Sudah sampai di Betlehem bukannya dapat kamar buat menginap, semua orang menolaknya dengan alasan penuh, mungkin ada kamar yang kosong tapi harganya mahal dan Yusuf tak punya uang sebanyak itu. Di malam yang dingin itu, sudah susah cari penginapan, eh tiba-tiba Maria mau melahirkan. Di dekat situ ada kandang hewan. Akhirnya Maria lahirannya di kandang hewan, dengan bau menyengat dari hewan-hewan dan kotornya tempat itu, di malam gelap yang kala itu sedang musim dingin!
Pembaca yang terkasih, apakah yang dialami oleh Yusuf dan Maria adalah peristiwa sukacita? Bila Anda mengalami apa yang mereka alami, apakah Anda bersukacita? Maukah Anda melahirkan anak Anda di kandang hewan? Tentu minimal Anda mau melahirkan di bidan, atau kalau yang kaya di rumah sakit, pakai operasi sesar, bahkan mau lahirnya di tanggal cantik meskipun bayinya belum "matang".Â
Jelas, apa yang dialami Yusuf dan Maria adalah peristiwa sedih, peristiwa nelangsa. Saya berpikir, mungkin di dalam hati mereka berkata saat itu, "Bila Anak ini adalah Anak Allah Yang Mahatinggi, Raja Israel, mengapa lahirnya harus di kandang hewan? Kan harusnya di istana atau minimal di rumah penginapan.

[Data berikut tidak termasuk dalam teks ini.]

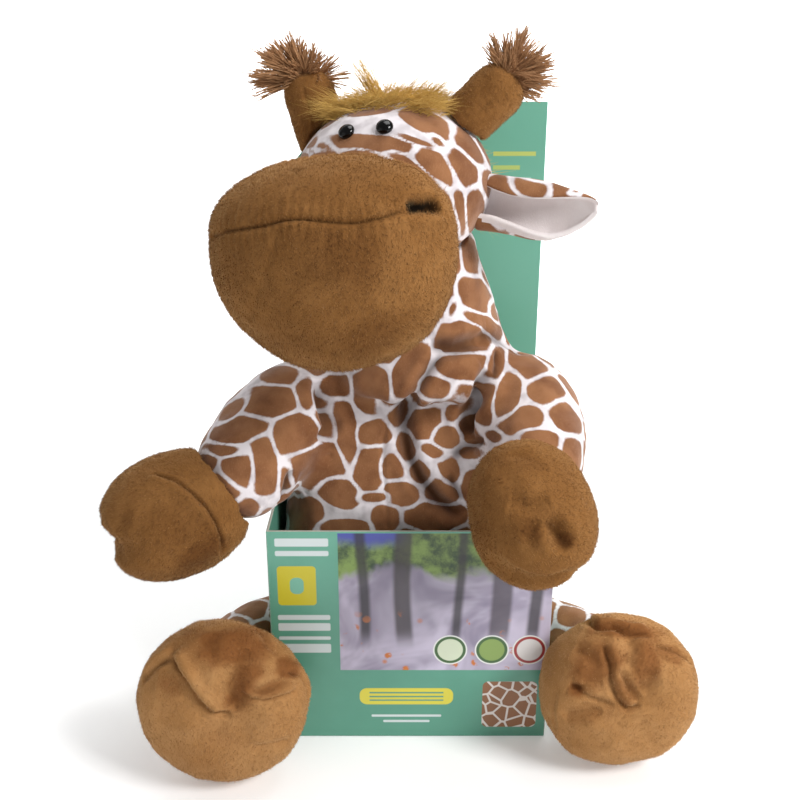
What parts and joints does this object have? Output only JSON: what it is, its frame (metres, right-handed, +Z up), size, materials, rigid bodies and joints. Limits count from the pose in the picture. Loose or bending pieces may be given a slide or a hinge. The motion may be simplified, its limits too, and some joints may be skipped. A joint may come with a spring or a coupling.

Sukacita yang nyata justru terjadi pada para gembala di padang rumput yang menyaksikan sinar dari surga di malam gelap. Mereka, manusia yang biasa melihat yang manusiawi, tiba-tiba menyaksikan penglihatan yang spektakuler yang bukan buatan manusia. Cahaya surga menyinari mereka, dan tampaklah oleh mereka seorang malaikat yang memberitahukan bahwa telah lahir Kristus Tuhan di kota Daud.Â
Dari malaikat yang seorang itu, mereka melihat gerombolan malaikat yang bernyanyi di langit yang dipenuhi cahaya surgawi. Tentu sebagai manusia biasa, mereka akan kaget dan buru-buru ke Betlehem melihat apa yang terjadi seperti pesan malaikat itu. Akhirnya, sukacita para gembala yang menyaksikan penglihatan surgawi itu kembali meyakinkan Yusuf dan Maria, bahwa Anak yang dilahirkannya itu sungguh Anak Allah.